Claude Debusy (1862-1918)
Ibéria
1. Par les rues et par les chemins (In the streets and byways)
2. Les Parfumes de la nuit (Perfumes of the night)
3. Le matin d'un jour de fête (The morning of a festival day)
When Debussy composed Ibéria, the central part of his orchestral triptych Images (and the first to be written), he was at a turning point in his life. The notoriety that characterised his early successes had become international fame with the first productions of his opera Pelléas et Mélisande in 1902. The cult of “Debussyism” reached its peak, and scandal was replaced by expectation.
As is often the case, success was to be swiftly followed by a backlash. Those who had championed his earlier work found his new music staid in comparison. Those who had always considered his style to be a threat to the very foundations of all musical orthodoxy found more grist to their mill.
Shortly after he completed Ibéria in December 1909, Debussy exhibited the first symptoms of the cancer that would eventually kill him. In June 1912 his transformation from enfant terrible to yesterday’s man was brought home forcefully to him when he sat at the piano with the young Igor Stravinsky and played through the piano score of The Rite of Spring.
Some say that Images betrays a falling off of inspiration.
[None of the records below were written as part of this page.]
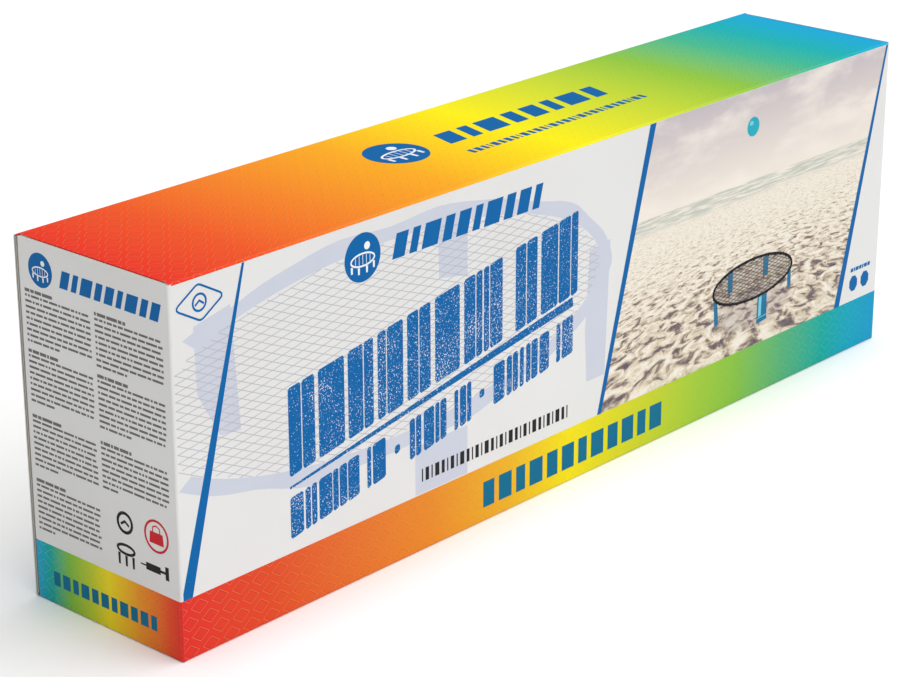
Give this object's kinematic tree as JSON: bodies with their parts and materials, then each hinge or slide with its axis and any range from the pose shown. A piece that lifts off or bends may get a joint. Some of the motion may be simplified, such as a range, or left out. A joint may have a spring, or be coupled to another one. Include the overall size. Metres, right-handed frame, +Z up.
{
  "type": "roundnet set",
  "caption": "Closed printed carton with tuck-in end lids, packed with a round net's rim arcs, legs, rolled net, balls, hand pump and carry bag.",
  "frame": {"origin": "centre of the carton's base, on the surface it stands on", "axes": "+X along the carton to its right end, -Y towards the front panel, +Z up"},
  "size_m": [0.6, 0.112, 0.1965],
  "materials": {
    "printed_board": "glossy offset print on coated white fine-flute board, pale grey-white inside",
    "rim": "extruded black plastic tube, satin",
    "leg": "moulded blue plastic, fine grain",
    "foot": "soft black rubber",
    "playing_ball": "matt rubber with moulded seams",
    "training_ball": "matt rubber with moulded seams",
    "valve": "soft black rubber",
    "net": "knotless knitted cord netting",
    "strap": "woven strap",
    "bag": "plain-woven polyester",
    "leaflet": "folded uncoated paper",
    "pump_body": "moulded, polished",
    "pump_trim": "moulded, fine texture",
    "pump_rod": "drawn bar",
    "needle": "nickel plated",
    "seal": "greased rubber"
  },
  "bodies": {
    "root": {"front_panel": "printed_board", "back_panel": "printed_board", "top_panel": "printed_board", "bottom_panel": "printed_board", "glue_flap": "printed_board", "rim_arc_1": "rim", "rim_arc_2": "rim", "rim_arc_3": "rim", "rim_arc_4": "rim", "rim_arc_5": "rim", "leg_1": "leg", "leg_2": "leg", "leg_3": "leg", "leg_4": "leg", "leg_5": "leg", "foot_pad_1": "foot", "foot_pad_2": "foot", "foot_pad_3": "foot", "foot_pad_4": "foot", "foot_pad_5": "foot", "playing_ball_1": "playing_ball", "playing_ball_2": "playing_ball", "training_ball": "training_ball", "playing_ball_1_valve": "valve", "playing_ball_2_valve": "valve", "training_ball_valve": "valve", "net_roll": "net", "net_tie": "strap", "carry_bag": "bag", "leaflet": "leaflet", "pump_barrel": "pump_body", "pump_base": "pump_trim", "pump_needle": "needle", "pump_collar": "pump_trim"},
    "pump_plunger": {"pump_rod": "pump_rod", "pump_piston": "seal", "pump_handle": "pump_trim"},
    "left_lid": {"left_lid": "printed_board"},
    "left_tuck_flap": {"left_tuck_flap": "printed_board"},
    "left_top_dust_flap": {"left_top_dust_flap": "printed_board"},
    "left_bottom_dust_flap": {"left_bottom_dust_flap": "printed_board"},
    "right_lid": {"right_lid": "printed_board"},
    "right_tuck_flap": {"right_tuck_flap": "printed_board"},
    "right_top_dust_flap": {"right_top_dust_flap": "printed_board"},
    "right_bottom_dust_flap": {"right_bottom_dust_flap": "printed_board"}
  },
  "joints": [
    {"name": "pump_stroke", "type": "slide", "parent": "root", "child": "pump_plunger", "axis": [1, 0, 0], "range_m": [0, 0.1]},
    {"name": "left_lid_hinge", "type": "hinge", "parent": "root", "child": "left_lid", "pos_m": [-0.3, -0.056, 0.09825], "axis": [0, 0, 1], "range_deg": [0, 180]},
    {"name": "left_tuck_crease", "type": "hinge", "parent": "left_lid", "child": "left_tuck_flap", "pos_m": [-0.3, 0.0538, 0.09825], "axis": [0, 0, 1], "range_deg": [0, 36]},
    {"name": "left_top_dust_crease", "type": "hinge", "parent": "root", "child": "left_top_dust_flap", "pos_m": [-0.2981, 0, 0.1965], "axis": [0, 1, 0], "range_deg": [0, 90]},
    {"name": "left_bottom_dust_crease", "type": "hinge", "parent": "root", "child": "left_bottom_dust_flap", "pos_m": [-0.2981, 0, 0], "axis": [0, -1, 0], "range_deg": [0, 90]},
    {"name": "right_lid_hinge", "type": "hinge", "parent": "root", "child": "right_lid", "pos_m": [0.3, -0.056, 0.09825], "axis": [0, 0, -1], "range_deg": [0, 180]},
    {"name": "right_tuck_crease", "type": "hinge", "parent": "right_lid", "child": "right_tuck_flap", "pos_m": [0.3, 0.0538, 0.09825], "axis": [0, 0, -1], "range_deg": [0, 36]},
    {"name": "right_top_dust_crease", "type": "hinge", "parent": "root", "child": "right_top_dust_flap", "pos_m": [0.2981, 0, 0.1965], "axis": [0, -1, 0], "range_deg": [0, 90]},
    {"name": "right_bottom_dust_crease", "type": "hinge", "parent": "root", "child": "right_bottom_dust_flap", "pos_m": [0.2981, 0, 0], "axis": [0, 1, 0], "range_deg": [0, 90]}
  ],
  "couplings": [
    {"joint": "left_tuck_crease", "follows": "left_lid_hinge", "ratio": 0.2},
    {"joint": "left_top_dust_crease", "follows": "left_lid_hinge", "ratio": 0.5},
    {"joint": "left_bottom_dust_crease", "follows": "left_lid_hinge", "ratio": 0.5},
    {"joint": "right_tuck_crease", "follows": "right_lid_hinge", "ratio": 0.2},
    {"joint": "right_top_dust_crease", "follows": "right_lid_hinge", "ratio": 0.5},
    {"joint": "right_bottom_dust_crease", "follows": "right_lid_hinge", "ratio": 0.5}
  ]
}
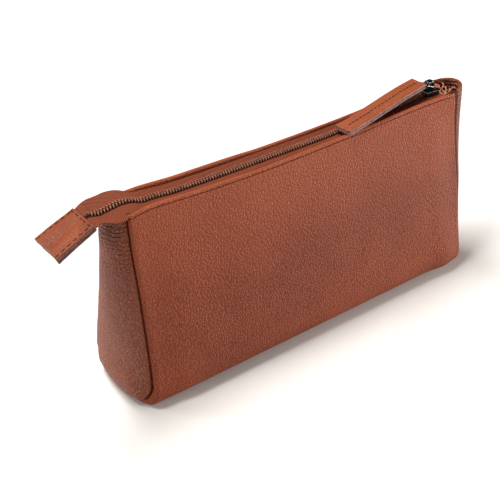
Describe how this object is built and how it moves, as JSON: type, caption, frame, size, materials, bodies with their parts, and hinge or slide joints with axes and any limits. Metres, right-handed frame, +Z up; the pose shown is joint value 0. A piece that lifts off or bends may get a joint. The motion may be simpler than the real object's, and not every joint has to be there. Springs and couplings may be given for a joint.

This is unfair. Ibéria, in particular, shows off Debussy’s masterly and original way with an orchestra to the full, including what is for him an unusually unrestrained percussion section. Debussy had a strong mystical streak, which came from his involvement with the Symbolist movement. One of the aims of the Symbolists was to create art so evocative that it actually becomes the thing it depicts. In his attempt to achieve this, Debussy jettisoned traditional ideas of musical structure and form. A letter he wrote to a friend reveals something of what he aimed at: “You can’t imagine how naturally the transition works between ‘Parfums de la nuit’ and ‘Le matin d’un jour de fête’. It sounds as though it’s improvised.”